Monday, 9 December 2024

Repentance



 ‘Like the time I ran away,
turned around,
and you were standing close to me’
from ‘Awaken’ by Yes on the album ‘Going for the One’  

My last post was about ‘Reflection’, and this one is entitle ‘Repentance’, and I intend another entitled
‘Resilience’. It seems that three point alliterative sermons just keep happening, even in retirement!

The message of John the Baptist calling people to repentance is well known, and features in the Sunday Gospel readings in Advent. I think that we sometimes tend to think of the call to repentance as being a somewhat grim thing; the stuff of thundering sermons delivered by frowning preachers to fearful congregations. And, to be fair, John the Baptist was certainly what we might call a ‘plain speaker’! I cannot imagine many preachers today declaring to their listeners that they are ‘a brood of vipers’.

But I don’t think we should necessarily see ‘repentance’ as a grim and forbidding process, or even as being somehow contrasted to the ‘good life’ presented elsewhere in Scripture or the ‘life abundant’ of which Jesus speaks. After all, Jesus also called people to repentance.

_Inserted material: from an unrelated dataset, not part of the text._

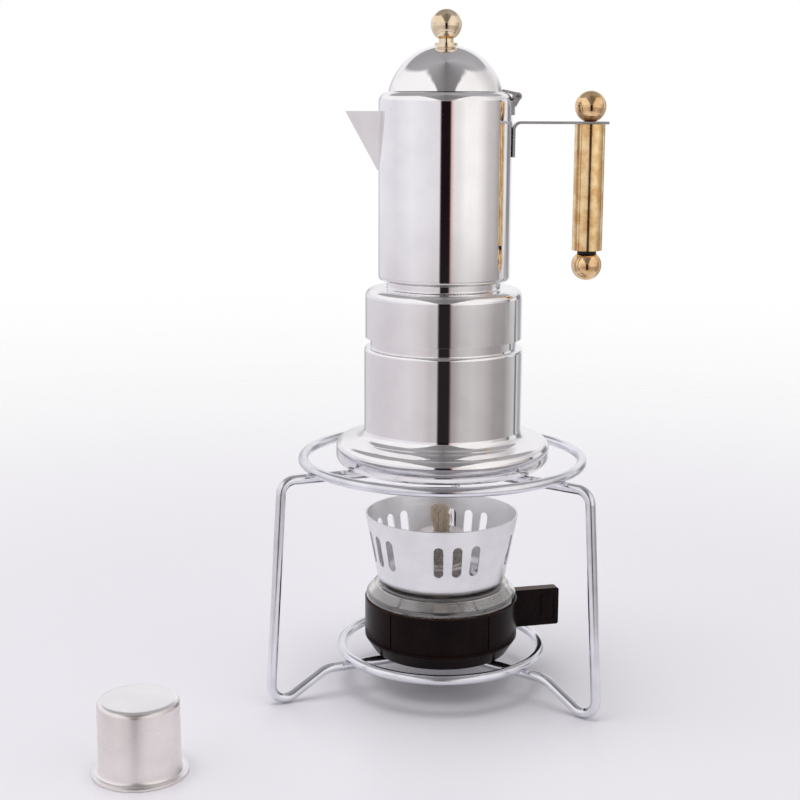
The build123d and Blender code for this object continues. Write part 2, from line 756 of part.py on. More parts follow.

Repentance – at its root – means a change of mind or heart, or a turning away from one direction and turning to go in another. In terms of our faith journey, it means turning from going our own way (or the ‘wrong’ way) and choosing instead to go God’s way. And God’s way is the way of life abundant. 
It is to do with undertaking an ‘about turn’ or a ‘U-turn’ on the road when we realise that we are headed in the wrong direction.

Perhaps we should view repentance (or ‘turning’ or ‘returning’) in the light of some of the words from Isaiah chapter 30 when the prophet says ‘in returning and rest you shall be saved… the Lord waits to be gracious to you…’

I don’t know about you, but for me all of that places repentance in a more positive light. 

And perhaps that is why – for me – the words from the song ‘Awaken’ by Yes (quoted above) have such resonance. How often I have turned away from God, even run away; and then, when I have finally turned around (‘repented’) there God was, close to me, and offering grace and mercy, and the path to abundant life.